Those of you who’ve seen me over the last couple of weeks may have realised that I’ve been suffering from a large dose of man flu – a man flu that doesn’t seem to want to go away despite my flu immunisation. At the same time I’ve noticed how many colleagues have been off or also suffering from the dreaded lurgy. All of which adds up to the realisation that winter is upon us, even if the weather doesn’t always feel like it.
Unsurprisingly, the arrival of winter means we’ve had a hospital that has been running at full speed, with more than 100 percent occupancy on some days. I just want to acknowledge how hard you’re all working to keep the hospital running as well and as safely as it does, especially in those areas that have been hit by sick leave. I’d also like to acknowledge how well ED is working to still get people either home or into the hospital in less than six hours, despite all the pressures. Your contributions are vital to helping us manage during this period.
In an earlier blog post, I talked about the importance of CMDHB taking a whole of systems approach to look at how we decrease demand on hospital by working alongside primary and community care, and also how we get the patient journey as smooth as possible so that people get seen in the right place, at the right time and in the right way. It’s a theme that’s also been picked up by a lot of staff in their responses to my top 10 wicked problems challenge. In the coming weeks, I’ll be launching a major two year initiative which will look at mobilising everybody to really crack this wicked problem. Watch this space…
As you may know, our financial year has just finished. On a high note, I can say that we have turned out undoubtedly one of the top performances against the six national health targets. Not only have we ensured our improvements in ED have continued but we have treated more elective cases than ever before, achieved for the first time the national target around immunisations, ensured that we’ve improved our access to cancer treatment, continued to improve our cardiovascular disease and diabetes care, and also significantly improved our support to smokers. For a long time we’ve been one of the laggards on this nationally but through the hard work of the Smokefree team, we are now in the high 80 percents and I’m sure in a great position to move up to 95 percent in the coming year.
We also ended the year with a very strong financial position which is doubly pleasing. You may remember that we established Thriving in Difficult Times with the explicit challenge of redesigning how we work and improving our quality so costs go down, in order to save $10 million. We committed to this because we didn’t want to have to resort to job cuts, as many organisations have done. It was the harder road to take and it was always a risk. The good news is that the initial review of the programme suggests we’ve saved significantly more than $10 million which is one of the major reasons why we have such a secure financial position. It also means we can continue our commitment to you that we won’t be making job cuts to make financial savings. Thanks for your contributions to Thriving in Difficult Times – the initiative has helped improve everybody’s job security and demonstrates to me how we can work together to make our organisation a successful one.

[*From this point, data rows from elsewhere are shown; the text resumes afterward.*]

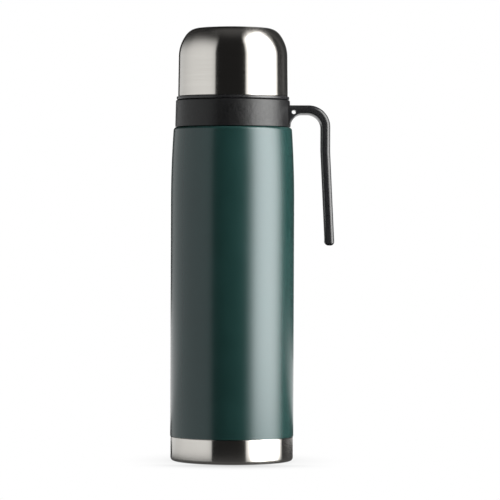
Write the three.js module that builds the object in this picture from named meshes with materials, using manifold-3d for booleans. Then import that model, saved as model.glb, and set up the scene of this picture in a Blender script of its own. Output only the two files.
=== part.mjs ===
// Vacuum flask: a double-walled steel bottle with a screw-on steel cup, a push-button pouring
// stopper and an open handle on its collar. Millimetres, +Z up, the origin at the middle of the
// flat base, and the handle along +X.
import * as THREE from "three";
import { mergeVertices } from "three/addons/utils/BufferGeometryUtils.js";
import Module from "manifold-3d";

const wasm = await Module();
wasm.setup();

// ---- Driving sizes -------------------------------------------------------------------------

const FIXED_GAP = 0.3; // between pieces that are pressed, welded or screwed together
const RUN_GAP = 0.3; // between pieces that turn or slide on each other
const FACET_SAG = 0.1; // added to a running gap between two faceted rounds
const SINK = 0.5; // how far a ridge or an arm is sunk into the wall that carries it
const PAST = 1; // how far a cutter runs past what it cuts

// bottle
const bodyRadius = 43; // outer shell
const shoulderTop = 232.5; // height of the outer shell's shoulder edge
const shellWall = 0.7;
const shoulderLength = 50; // how far below its edge the side begins to curve in
const shoulderSweep = 750; // radius of that long curve
const shoulderEdge = 2.5; // radius of the edge under the collar
const shoulderRise = 2.5; // from the shoulder edge up to the foot of the neck
const bandHeight = 17.2; // bare steel band at the foot
const bandStep = 0.25; // the band is this much slimmer than the shell
const bandCorner = 2.5;
const bandLip = 9; // what goes up inside the shell
const recessRadius = 30.6;
const recessDepth = 3.6;
const sealHoleRadius = 1.2;
const padThickness = 2.4;
const liningWall = 0.6; // inner vessel
const vacuumSpace = 3.1; // between the two walls
const innerShoulder = 14.5; // radius of the inner vessel's shoulder
const innerFloor = 9; // height of the inner vessel's underside
const innerSeam = 16; // height of the seam round the inner vessel
const foilWall = 0.3;
const neckBore = 24; // radius of the mouth
const neckSpace = 2; // vacuum space in the neck
const lipRise = 4.9; // how far the lip stands above the collar's deck
const lipThickness = 1.2;
const neckBead = 0.7; // how far the snap bead stands out
const neckBeadHalf = 0.8; // half its height at the root
const neckBeadFlat = 0.2; // and at the crest
const neckFootWidth = 2.2; // slope at the foot of the neck
const neckFootHeight = 3;
const innerDrop = 6; // from the outer shell's shoulder edge down to the inner vessel's
const bottomCorner = 5; // of the inner bottom
const bottomLip = 6; // what goes up inside the inner vessel
const foilStart = 6; // above the seam
const foilEnd = 4; // below the inner shoulder
const getterInner = 8;
const getterOuter = 11;
const getterThickness = 1.6;
const getterOut = 12; // from the axis

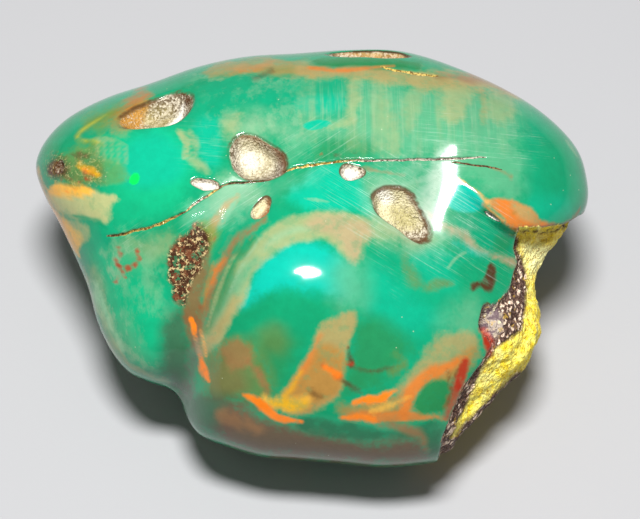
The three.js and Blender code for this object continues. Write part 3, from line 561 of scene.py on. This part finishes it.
def skin(q, facing):
    """The skin before anything is cut. Facing is 1 at the near middle and -1 at the far one."""
    near = facing >= 0
    share = np.minimum(np.hypot(*q.T) / outline_radius(np.arctan2(q[:, 1], q[:, 0])), 1)
    bulge = (1 - share ** ROUNDNESS) ** (1 / ROUNDNESS)
    fade = smooth(0, RIM_FADE, np.abs(facing))
    relief = np.zeros(len(q))
    relief[near] = near_relief(q[near])
    relief[~near] = fold_height(FAR_FOLDS, q[~near])
    height = np.where(near, NEAR_BULGE * bulge + fade * relief, -FAR_BULGE * bulge - fade * relief)
    gap = along(q, np.array(SLOPE_PATH, float))[0]
    even = SLOPE_HEIGHT + SLOPE_RISE * (q[:, 1] - SLOPE_PATH[0][1]) - SLOPE_ROUNDING * gap ** 2
    height += near * fade * np.exp(-(gap / SLOPE_WIDTH) ** 2) * (even - height)
    points = q[:, :1] * RIGHT + q[:, 1:] * UP + (height - LEAN * q[:, 1])[:, None] * NEAR + CENTRE
    wave = fade * np.where(near, NEAR_WAVE, FAR_WAVE) * lumps(points, WAVE_LENGTH, WAVE_SEED)
    points += NEAR * wave[:, None]
    z = points[:, 2]
    low = np.where(z < -GROUND_BLEND, 0, (z + GROUND_BLEND) ** 2 / (4 * GROUND_BLEND))
    points[:, 2] = np.where(z >= GROUND_BLEND, z, low)
    return points


def skin_at(u, w, sign):
    share = min(np.hypot(u, w) / outline_radius(np.arctan2(w, u)), 0.999)
    return skin(np.array([[u, w]], float), np.array([sign * np.sqrt(1 - share ** 2)]))[0]


def prepare_pit(pit, sign):
    """The pit's middle on the skin, and its own three ways: outward, long and cross."""
    (u, w), half, turn, depth = pit
    step_u, step_w = (-PIT_STEP if u > 0 else PIT_STEP), (-PIT_STEP if w > 0 else PIT_STEP)
    point = skin_at(u, w, sign)
    along_u = (skin_at(u + step_u, w, sign) - point) * np.sign(step_u)
    along_w = (skin_at(u, w + step_w, sign) - point) * np.sign(step_w)
    outward = np.cross(along_u, along_w) * sign
    outward /= np.linalg.norm(outward)
    turn = np.radians(turn)
    long = np.cos(turn) * RIGHT + np.sin(turn) * UP
    long -= long @ outward * outward
    long /= np.linalg.norm(long)
    return {"wobble": u, "half": half, "depth": depth, "point": point, "outward": outward, "long": long,
            "cross": np.cross(outward, long)}


pits = [prepare_pit(pit, 1) for pit in NEAR_PITS] + [prepare_pit(pit, -1) for pit in FAR_PITS]


def pit_place(points, pit):
    """0 at the middle of a pit, 1 at its rim."""
    v = points - pit["point"]
    x, y = v @ pit["long"] / pit["half"][0], v @ pit["cross"] / pit["half"][1]
    turn = np.arctan2(v @ pit["cross"], v @ pit["long"])
    place = np.hypot(x, y) * (1 + PIT_WOBBLE * np.sin(3 * turn + pit["wobble"]))
    return np.where(np.abs(v @ pit["outward"]) > PIT_REACH, FAR_OFF, place)


def nearest_pit(points):
    return np.min([pit_place(points, one) for one in pits], axis=0)


def crust_side(q, facing):
    """Distance into the rough side, negative outside it."""
    near_gap, _, near_side = along(q, CRUST_NEAR)
    far_gap, _, far_side = along(q, CRUST_FAR)
    return np.where(facing >= 0, -near_gap * near_side, -far_gap * far_side)


def normals(points, faces):
    a, b, c = (points[faces[:, i]] for i in range(3))
    face = np.cross(b - a, c - a)
    out = np.zeros_like(points)
    for i in range(3):
        for axis in range(3):
            out[:, axis] += np.bincount(faces[:, i], face[:, axis], len(points))
    return out / np.maximum(np.linalg.norm(out, axis=1), 1e-12)[:, None]


def ball(parts):
    """A unit ball of 20 parts squared triangles: its points and faces."""
    gold = (1 + 5 ** 0.5) / 2
    corners = np.array([
        (-1, gold, 0), (1, gold, 0), (-1, -gold, 0), (1, -gold, 0), (0, -1, gold), (0, 1, gold),
        (0, -1, -gold), (0, 1, -gold), (gold, 0, -1), (gold, 0, 1), (-gold, 0, -1), (-gold, 0, 1)])
    sides = [
        (0, 11, 5), (0, 5, 1), (0, 1, 7), (0, 7, 10), (0, 10, 11), (1, 5, 9), (5, 11, 4), (11, 10, 2),
        (10, 7, 6), (7, 1, 8), (3, 9, 4), (3, 4, 2), (3, 2, 6), (3, 6, 8), (3, 8, 9), (4, 9, 5),
        (2, 4, 11), (6, 2, 10), (8, 6, 7), (9, 8, 1)]
    at = [(i, j) for i in range(parts + 1) for j in range(parts + 1 - i)]
    index = {place: k for k, place in enumerate(at)}
    small = [(index[i, j], index[i + 1, j], index[i, j + 1])
             for i in range(parts) for j in range(parts - i)]
    small += [(index[i + 1, j], index[i + 1, j + 1], index[i, j + 1])
              for i in range(parts) for j in range(parts - i - 1)]
    i, j = np.array(at).T[:, :, None] / parts
    points = np.vstack([corners[a] + (corners[b] - corners[a]) * i + (corners[c] - corners[a]) * j
                        for a, b, c in sides])
    faces = np.vstack([np.array(small) + k * len(at) for k in range(20)])
    points /= np.linalg.norm(points, axis=1)[:, None]
    _, first, back = np.unique(np.round(points, 6), axis=0, return_index=True, return_inverse=True)
    return points[first], back.reshape(-1)[faces]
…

I have to add my congratulations to the Samoan rugby team for their stunning victory over Australia last weekend. As a Welshman who has endured Wales’ defeat against Samoa in the 1991 Rugby World Cup (I was there) I have to say I’m more than a little nervous when the boys in red come up against the boys in blue in this World Cup in a few weeks time. Still, we’ve got Namibia in our group and, as we say in Wales, it’s always nice to lose to somebody new.
Which brings me, finally, to a story about loyalty and my 14-year-old son Owen which I’d like to share with you. He’s actually quite a talented halfback so I asked him who he was going to play for when he grew up – Wales or the All Blacks? (He’s lived in New Zealand now for about five years.) He looked at me and after a bit of thought said ‘I’ll play for Wales’. I was really, really proud until I asked him why. His response? ‘Because I won’t be good enough to play for the All Blacks.’